**Problem requirements:**
Return, exactly as written, the lines from the one containing "The three.js and Blender code for this object" through the one containing "# All angles", with both ends included.

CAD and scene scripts
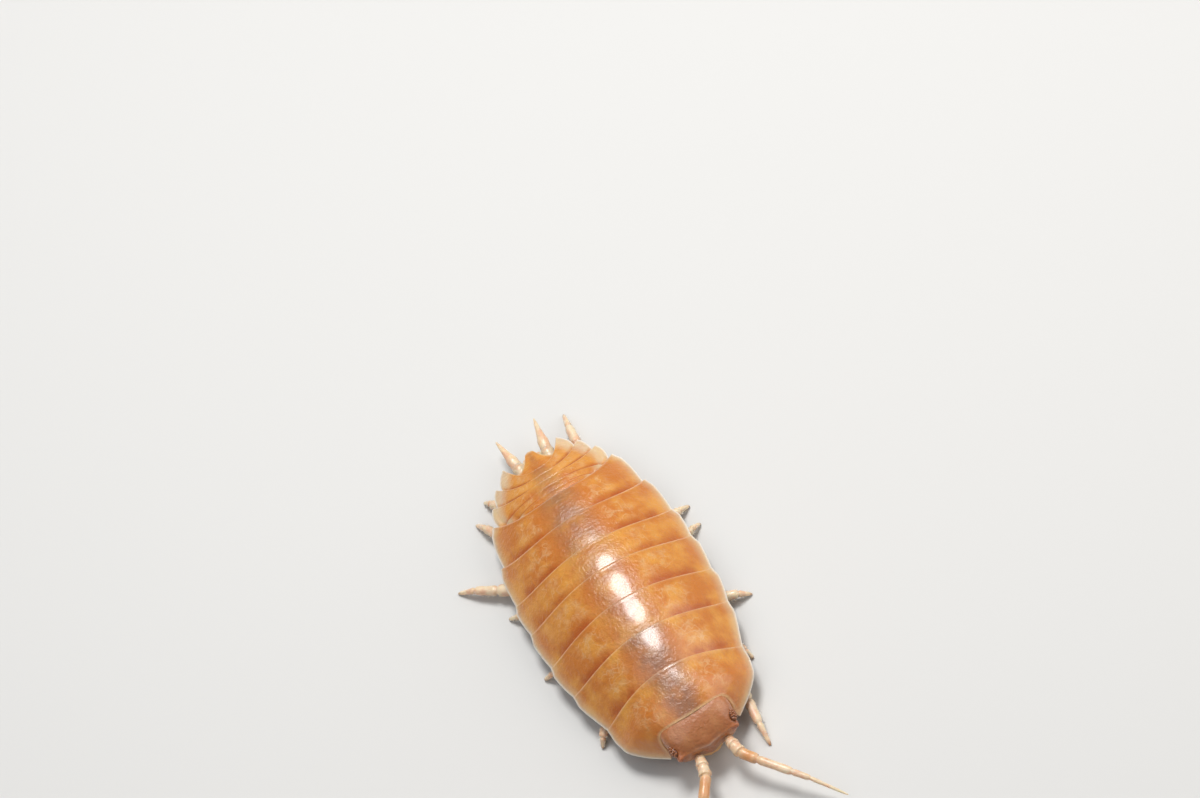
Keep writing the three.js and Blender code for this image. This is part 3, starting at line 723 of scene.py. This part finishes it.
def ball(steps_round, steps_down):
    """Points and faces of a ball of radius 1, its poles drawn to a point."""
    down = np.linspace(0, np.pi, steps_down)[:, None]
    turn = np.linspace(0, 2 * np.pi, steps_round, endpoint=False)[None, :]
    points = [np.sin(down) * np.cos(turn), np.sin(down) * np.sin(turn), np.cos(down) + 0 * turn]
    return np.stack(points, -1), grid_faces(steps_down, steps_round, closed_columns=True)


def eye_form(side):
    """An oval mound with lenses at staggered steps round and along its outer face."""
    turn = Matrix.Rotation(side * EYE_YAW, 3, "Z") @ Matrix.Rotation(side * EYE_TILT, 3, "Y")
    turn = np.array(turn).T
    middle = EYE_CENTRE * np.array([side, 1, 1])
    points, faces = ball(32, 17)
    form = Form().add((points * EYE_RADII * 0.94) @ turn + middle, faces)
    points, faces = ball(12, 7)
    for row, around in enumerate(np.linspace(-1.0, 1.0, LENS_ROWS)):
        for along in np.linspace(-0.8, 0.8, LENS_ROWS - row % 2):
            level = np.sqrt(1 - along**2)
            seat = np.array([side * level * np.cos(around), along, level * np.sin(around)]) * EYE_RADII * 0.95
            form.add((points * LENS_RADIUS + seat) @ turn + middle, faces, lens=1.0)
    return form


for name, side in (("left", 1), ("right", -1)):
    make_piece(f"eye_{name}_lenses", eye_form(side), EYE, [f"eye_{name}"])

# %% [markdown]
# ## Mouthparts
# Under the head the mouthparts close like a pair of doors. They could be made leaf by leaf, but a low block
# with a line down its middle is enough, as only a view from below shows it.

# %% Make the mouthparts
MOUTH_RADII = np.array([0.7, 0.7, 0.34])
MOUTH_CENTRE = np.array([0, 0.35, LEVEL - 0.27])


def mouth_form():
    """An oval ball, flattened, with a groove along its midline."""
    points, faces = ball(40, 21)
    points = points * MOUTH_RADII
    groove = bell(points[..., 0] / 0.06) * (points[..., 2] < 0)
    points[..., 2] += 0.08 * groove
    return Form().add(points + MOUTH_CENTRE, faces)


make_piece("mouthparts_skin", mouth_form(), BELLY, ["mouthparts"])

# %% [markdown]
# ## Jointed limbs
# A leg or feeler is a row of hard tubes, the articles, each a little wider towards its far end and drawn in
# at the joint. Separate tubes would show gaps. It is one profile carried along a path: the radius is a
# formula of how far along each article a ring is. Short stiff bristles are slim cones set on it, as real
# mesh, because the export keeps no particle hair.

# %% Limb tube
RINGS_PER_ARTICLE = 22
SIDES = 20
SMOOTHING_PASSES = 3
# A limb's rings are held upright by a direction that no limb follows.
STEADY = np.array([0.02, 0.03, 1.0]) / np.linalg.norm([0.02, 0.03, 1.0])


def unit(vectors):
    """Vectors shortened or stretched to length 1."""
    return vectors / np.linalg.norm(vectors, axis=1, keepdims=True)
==
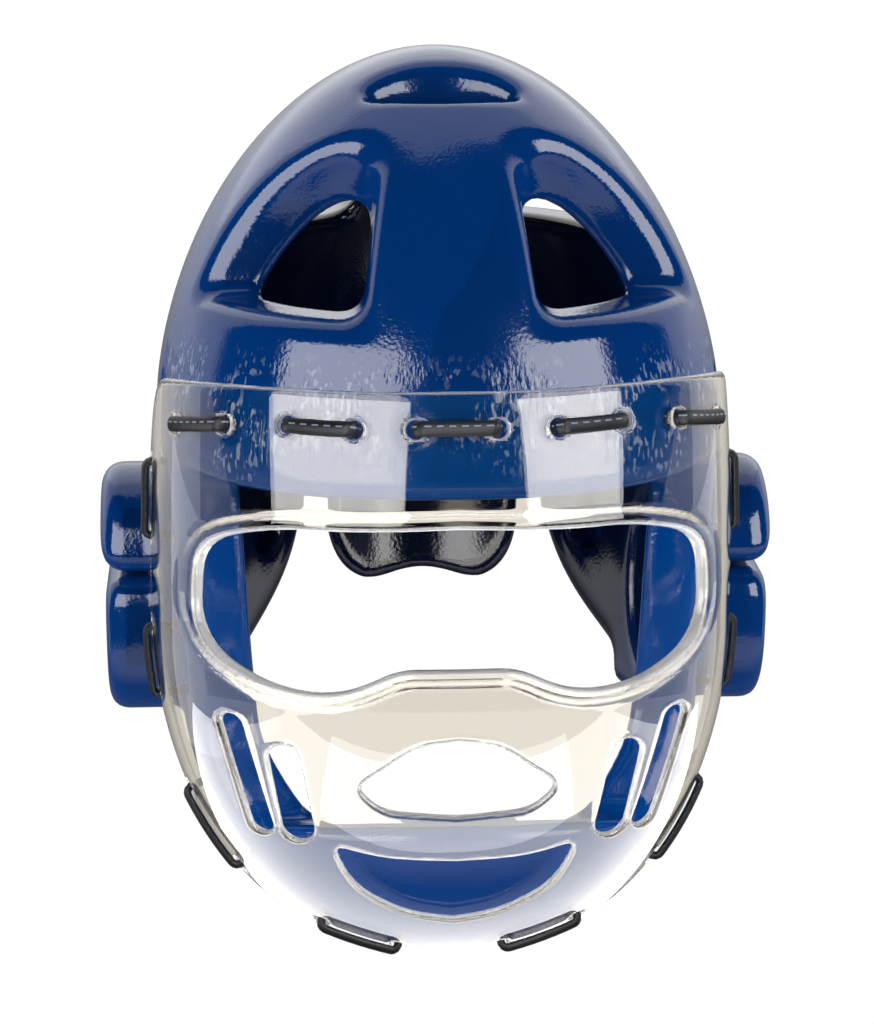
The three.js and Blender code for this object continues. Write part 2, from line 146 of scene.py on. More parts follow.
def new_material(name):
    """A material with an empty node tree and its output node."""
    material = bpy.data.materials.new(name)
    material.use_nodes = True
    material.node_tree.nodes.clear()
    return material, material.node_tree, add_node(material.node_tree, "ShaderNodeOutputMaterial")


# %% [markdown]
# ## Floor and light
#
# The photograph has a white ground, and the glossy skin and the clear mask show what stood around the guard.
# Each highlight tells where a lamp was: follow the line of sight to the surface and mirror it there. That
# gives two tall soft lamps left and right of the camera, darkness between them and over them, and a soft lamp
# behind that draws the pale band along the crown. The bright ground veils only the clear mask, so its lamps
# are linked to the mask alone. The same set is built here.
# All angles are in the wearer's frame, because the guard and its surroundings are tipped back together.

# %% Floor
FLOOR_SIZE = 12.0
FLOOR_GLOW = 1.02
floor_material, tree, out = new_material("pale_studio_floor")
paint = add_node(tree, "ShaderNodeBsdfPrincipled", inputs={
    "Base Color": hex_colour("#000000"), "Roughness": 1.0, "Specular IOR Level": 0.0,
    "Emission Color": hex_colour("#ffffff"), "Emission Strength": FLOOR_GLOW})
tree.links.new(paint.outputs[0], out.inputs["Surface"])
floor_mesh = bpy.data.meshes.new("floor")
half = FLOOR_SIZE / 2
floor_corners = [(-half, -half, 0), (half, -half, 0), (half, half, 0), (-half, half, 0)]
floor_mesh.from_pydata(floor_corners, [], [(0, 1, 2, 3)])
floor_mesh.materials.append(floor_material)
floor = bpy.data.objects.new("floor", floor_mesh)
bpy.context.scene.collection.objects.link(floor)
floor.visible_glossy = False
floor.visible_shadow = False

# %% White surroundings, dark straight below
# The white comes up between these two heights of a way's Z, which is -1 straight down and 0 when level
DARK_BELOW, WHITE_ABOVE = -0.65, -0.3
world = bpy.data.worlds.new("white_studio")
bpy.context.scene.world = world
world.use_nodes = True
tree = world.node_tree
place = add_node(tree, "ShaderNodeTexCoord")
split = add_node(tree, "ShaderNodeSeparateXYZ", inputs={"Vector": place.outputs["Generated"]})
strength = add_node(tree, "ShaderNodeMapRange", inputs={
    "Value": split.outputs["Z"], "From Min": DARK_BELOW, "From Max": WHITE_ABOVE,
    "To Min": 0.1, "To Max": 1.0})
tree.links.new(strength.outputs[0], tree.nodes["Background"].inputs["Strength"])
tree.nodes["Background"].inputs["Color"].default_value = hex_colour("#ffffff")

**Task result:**
The three.js and Blender code for this object continues. Write part 2, from line 146 of scene.py on. More parts follow.
def new_material(name):
    """A material with an empty node tree and its output node."""
    material = bpy.data.materials.new(name)
    material.use_nodes = True
    material.node_tree.nodes.clear()
    return material, material.node_tree, add_node(material.node_tree, "ShaderNodeOutputMaterial")


# %% [markdown]
# ## Floor and light
#
# The photograph has a white ground, and the glossy skin and the clear mask show what stood around the guard.
# Each highlight tells where a lamp was: follow the line of sight to the surface and mirror it there. That
# gives two tall soft lamps left and right of the camera, darkness between them and over them, and a soft lamp
# behind that draws the pale band along the crown. The bright ground veils only the clear mask, so its lamps
# are linked to the mask alone. The same set is built here.
# All angles are in the wearer's frame, because the guard and its surroundings are tipped back together.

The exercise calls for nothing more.